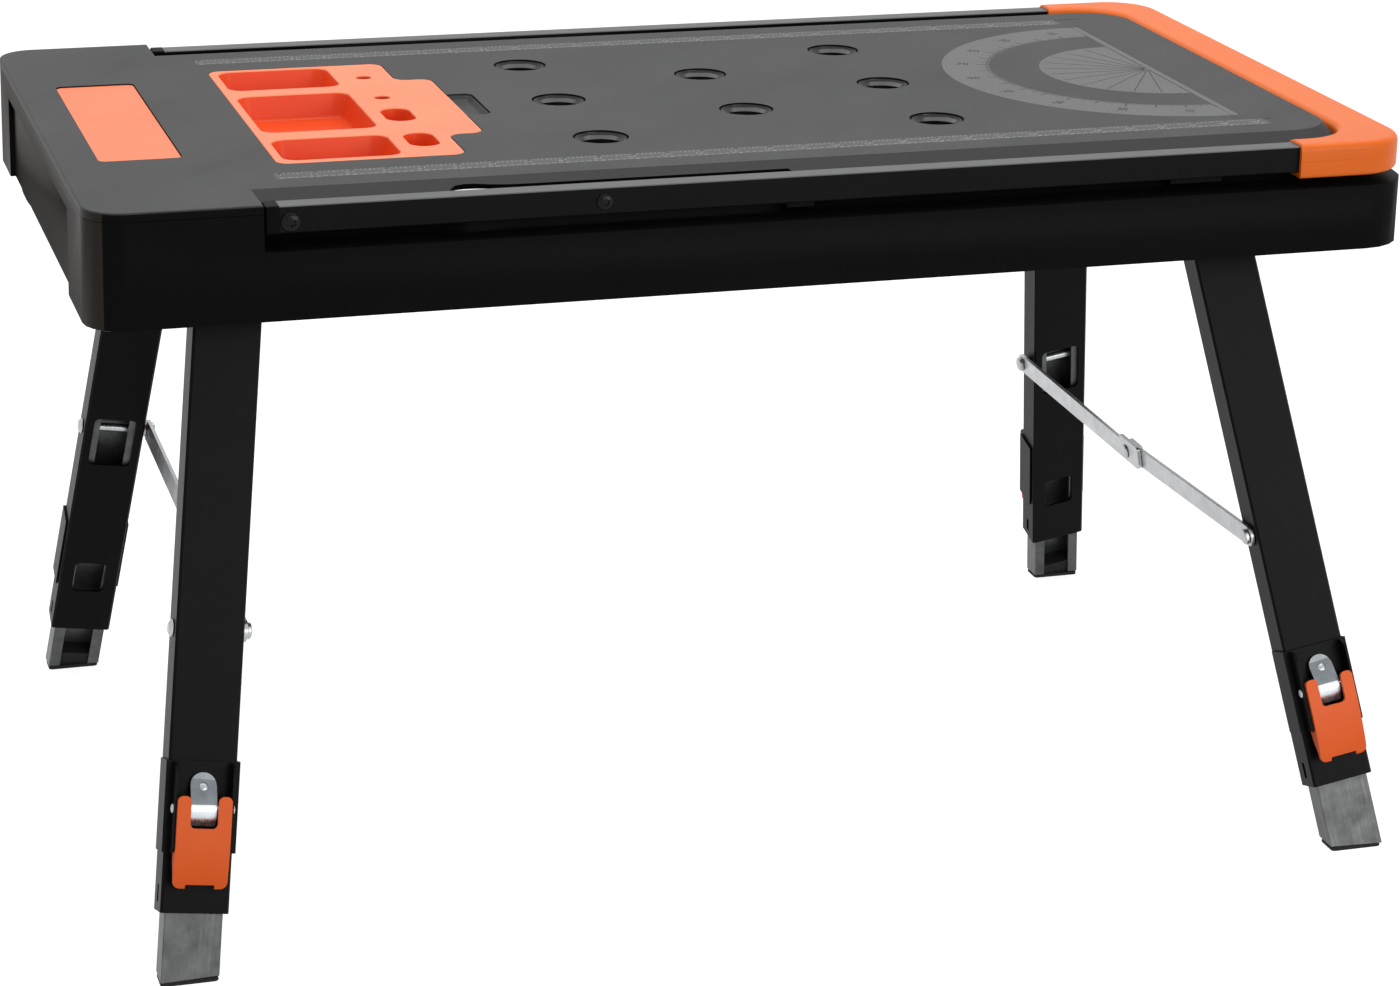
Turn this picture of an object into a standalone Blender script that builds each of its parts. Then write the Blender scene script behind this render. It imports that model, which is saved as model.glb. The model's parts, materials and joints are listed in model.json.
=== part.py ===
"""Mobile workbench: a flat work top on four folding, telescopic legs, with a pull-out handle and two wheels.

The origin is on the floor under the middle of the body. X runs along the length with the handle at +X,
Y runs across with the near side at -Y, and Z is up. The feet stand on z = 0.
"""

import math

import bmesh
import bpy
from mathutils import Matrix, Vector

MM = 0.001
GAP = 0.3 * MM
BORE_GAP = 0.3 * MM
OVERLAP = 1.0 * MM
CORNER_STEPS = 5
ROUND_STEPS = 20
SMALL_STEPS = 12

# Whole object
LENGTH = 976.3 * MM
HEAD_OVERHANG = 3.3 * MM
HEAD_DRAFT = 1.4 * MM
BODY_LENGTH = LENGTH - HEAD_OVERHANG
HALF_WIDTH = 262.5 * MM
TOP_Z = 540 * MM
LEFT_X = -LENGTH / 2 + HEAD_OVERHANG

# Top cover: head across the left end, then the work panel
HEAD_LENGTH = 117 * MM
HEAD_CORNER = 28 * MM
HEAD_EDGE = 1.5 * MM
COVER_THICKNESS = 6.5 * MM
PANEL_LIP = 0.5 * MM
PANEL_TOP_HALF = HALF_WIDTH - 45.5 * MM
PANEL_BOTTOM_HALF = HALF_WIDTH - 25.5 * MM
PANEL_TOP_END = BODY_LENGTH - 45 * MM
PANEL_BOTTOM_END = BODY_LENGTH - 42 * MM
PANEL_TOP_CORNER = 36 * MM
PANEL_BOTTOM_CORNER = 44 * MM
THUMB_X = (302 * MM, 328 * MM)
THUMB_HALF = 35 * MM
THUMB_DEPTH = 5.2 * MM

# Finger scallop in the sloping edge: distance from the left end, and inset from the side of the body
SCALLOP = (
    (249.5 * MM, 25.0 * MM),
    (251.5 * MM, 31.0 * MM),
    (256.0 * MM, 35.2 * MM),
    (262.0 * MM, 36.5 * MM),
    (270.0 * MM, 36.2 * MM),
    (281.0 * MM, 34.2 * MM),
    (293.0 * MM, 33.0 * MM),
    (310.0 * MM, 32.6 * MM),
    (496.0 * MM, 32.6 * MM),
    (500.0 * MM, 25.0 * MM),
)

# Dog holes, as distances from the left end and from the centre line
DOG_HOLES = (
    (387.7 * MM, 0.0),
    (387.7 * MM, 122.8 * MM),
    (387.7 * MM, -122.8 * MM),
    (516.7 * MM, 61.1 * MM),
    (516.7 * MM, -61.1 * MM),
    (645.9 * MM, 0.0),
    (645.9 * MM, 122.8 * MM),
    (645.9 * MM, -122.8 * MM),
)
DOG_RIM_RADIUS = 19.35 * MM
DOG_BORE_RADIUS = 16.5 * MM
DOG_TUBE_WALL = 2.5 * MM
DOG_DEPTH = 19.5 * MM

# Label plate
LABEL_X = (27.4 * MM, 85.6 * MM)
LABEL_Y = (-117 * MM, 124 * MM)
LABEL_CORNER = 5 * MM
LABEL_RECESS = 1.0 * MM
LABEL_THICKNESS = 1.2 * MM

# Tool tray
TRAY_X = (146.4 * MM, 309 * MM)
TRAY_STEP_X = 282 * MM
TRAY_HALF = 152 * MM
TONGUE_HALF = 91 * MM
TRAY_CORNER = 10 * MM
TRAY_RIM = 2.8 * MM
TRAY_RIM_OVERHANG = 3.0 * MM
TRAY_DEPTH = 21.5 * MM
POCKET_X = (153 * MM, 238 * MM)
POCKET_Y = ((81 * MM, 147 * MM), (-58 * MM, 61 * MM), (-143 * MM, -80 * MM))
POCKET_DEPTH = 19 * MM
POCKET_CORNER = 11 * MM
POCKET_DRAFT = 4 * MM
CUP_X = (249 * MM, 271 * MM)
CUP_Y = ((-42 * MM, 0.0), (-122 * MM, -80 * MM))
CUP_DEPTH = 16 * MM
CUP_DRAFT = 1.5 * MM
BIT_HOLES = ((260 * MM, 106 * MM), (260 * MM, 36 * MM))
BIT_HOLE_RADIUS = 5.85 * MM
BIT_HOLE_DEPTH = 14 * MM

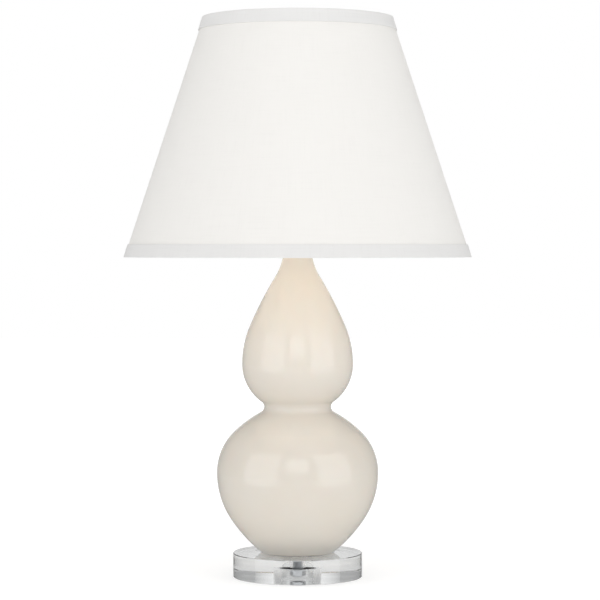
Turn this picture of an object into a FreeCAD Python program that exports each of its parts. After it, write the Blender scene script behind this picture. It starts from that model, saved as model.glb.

## [PROBLEM TO WORK ON]
Looking at the listing above, count the lines that contain "from" and give nothing but the number.

## [ANSWER FOR THIS EXERCISE]
4